Sans doute Rosset a-t-il raison sur ces mouvements qui pour ne faire que la moitié du chemin (dénoncer la mondialisation libérale) font le jeu de ceux qu'ils attaquent (les spéculateurs mondialisés regroupés autour de la City de Londres). Mais ces mouvements ne sont jamais que le complément minoritaire ou la partie émergée qui cache le véritable objet dénié ou immergé - le vrai illusionné de l'autre monde : le libéralisme, soit l'idéologisé majoritaire de l'Occident dominant. Non seulement Rosset se trompe de cible, mais il ne voit pas que la critique qu'il formule contre l'illusion n'est valable que si elle se porte contre le réel que Rosset défend de manière partisane et aveuglée. Toute critique véritable ramène au libéralisme. Rosset réfute le changement parce que le changement implique l'abandon du libéralisme impérialiste.
De ce point de vue, Rosset est un impérialiste typique, dont l'engagement en faveur du libéralisme britannique recoupe la démarche immanentisme héritée de Spinoza et Nietzsche. Pis, Rosset défend le point de vue qu'il devrait critiquer selon les propres termes de sa critique. Selon sa critique de l'illusion, il devrait critiquer l'illusionnisme majoritaire qui s'attache à la démarche du libéralisme et de sa fameuse et branlante main invisible. Il est vrai que Rosset manifeste un jugement si perverti qu'il ne peut que retourner le sens et prenant les vessies pour des lanternes retourner l'objet d'étude à la manière d'un iceberg. Le majoritaire devient invisible, quand le minoritaire devient le dominant.

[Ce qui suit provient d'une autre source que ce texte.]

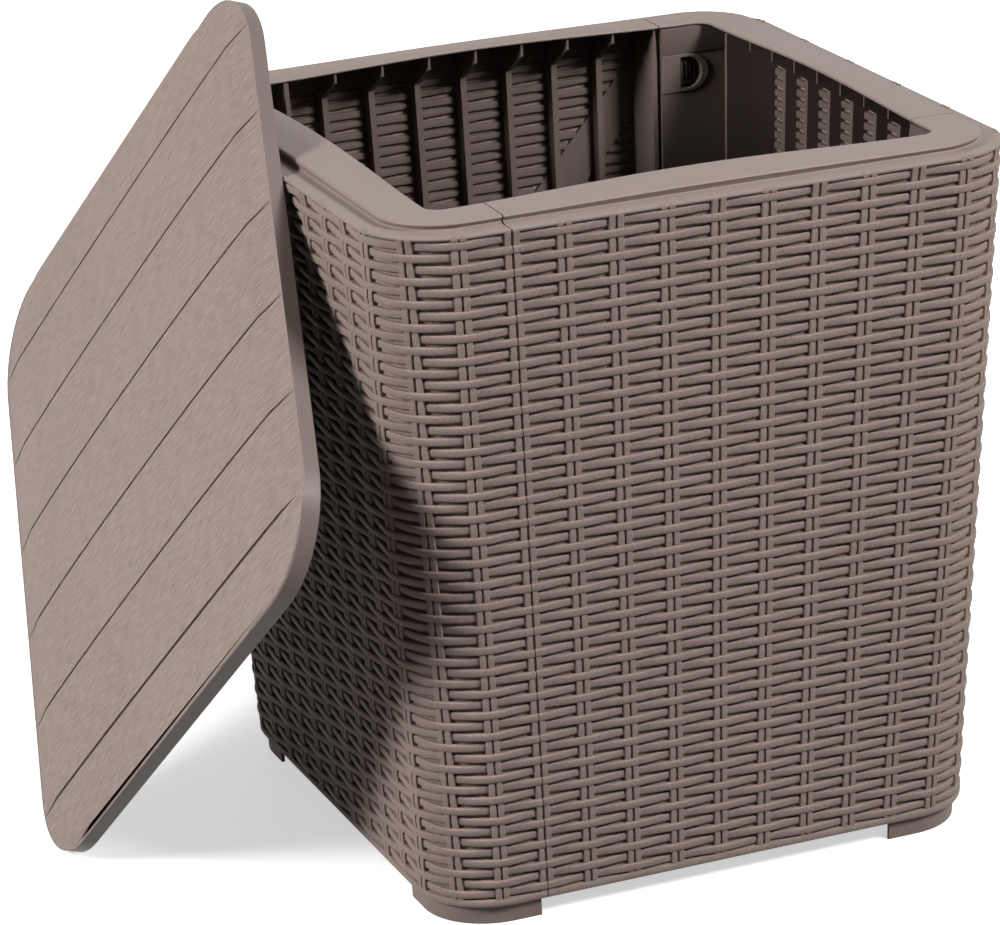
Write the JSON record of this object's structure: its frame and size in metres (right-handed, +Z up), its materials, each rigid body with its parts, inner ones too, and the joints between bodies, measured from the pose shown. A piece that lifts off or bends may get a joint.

Le libéralisme devient le postulat échappant à la critique quand l'objet d'étude qui devrait justement être le libéralisme devient l'illusoire altermondialisme. Rosset montre l'erreur de perspective de l'immanentisme. L'illusion n'est pas la convocation d'un monde qui n'existe pas, mais d'un monde qui pour détruire existe bel et bien. On prend le dérisoire pour l'illusion majoritaire quand le véritable illusoire étant mal défini n'est ni vu ni pris. L'erreur de prisme de l'immanentisme, qui pousse les représentants Rosset et son pygmalion Enthoven Jr. à estimer que le vert est rouge, est de ce point de vue aussi complète qu'incurable. Complète : prendre le néant pour l'illusion. Incurable : on ne peut pas guérir un bien-portant.